Published online by Cambridge University Press: 05 June 2025
In 2023 and 2024, the world has recorded recordbreaking temperatures, most of the time 1.5°C or more above preindustrial levels. Undeniably attributable to human activity and boosted by the natural phenomenon of the El Niño effect that warms the ocean surface, the world is warming at an unprecedented rate.
The emissions we produce through the burning of fossil fuels in the pursuit of economic activity – industrial production, consumption, travel, farming and heating our homes – are driving the planet towards extinction. Our modern lifestyles are to blame for accelerating the problem. Lifestyles that have been made possible through the economic system we have developed to enrich our society. The system of capitalism (the process of wealth creation through profit making), which underpins our economies, is organized through markets that balance demand and supply through price. Is it possible for this market capitalist system to now be used effectively to confront the climate crisis and mitigate the effects of global warming? Given Adam Smith's “invisible hand” theory, which posits that individual profit-seeking behaviour naturally steers economies towards the optimal distribution of resources, can we realistically expect this mechanism to drive a significant reduction in emissions?

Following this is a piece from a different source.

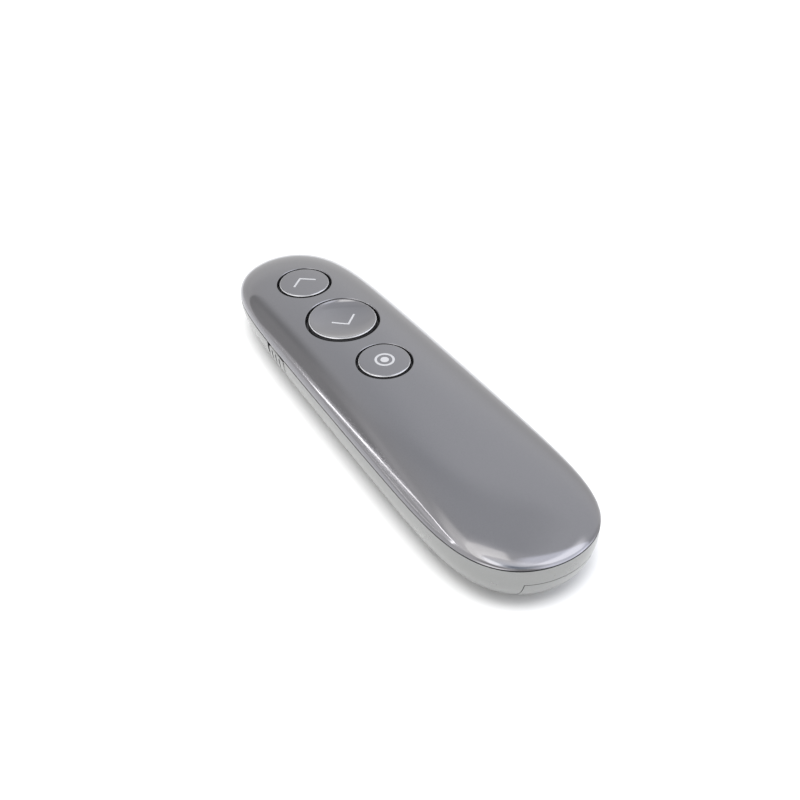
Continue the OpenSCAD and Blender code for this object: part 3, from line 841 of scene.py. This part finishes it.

Evidently, the market left to its own devices is insufficient to address the climate crisis. A fact that has been acknowledged by economists for some time. Indeed, major market failures are due to “externalities”, which are the effects of market activity that impose a cost on a third party, such as ill health through breathing the polluted air emitted during the manufacture of a specific product. In scenarios where externalities exist, market outcomes in which the social cost inflicted is not included in the cost of the product keep prices low and demand high, leading to overproduction of both product and pollution. If, however, the social cost of these externalities is added to the production costs, it would drive up the consumer price reducing the amount demanded by the market. The manufacturer would then curb its level of production and consequently its pollution emissions, leading to a reduction in health-related problems in society. This internalization is not likely to be a voluntary act, per Adam Smith's dictum, but one that must be required by law.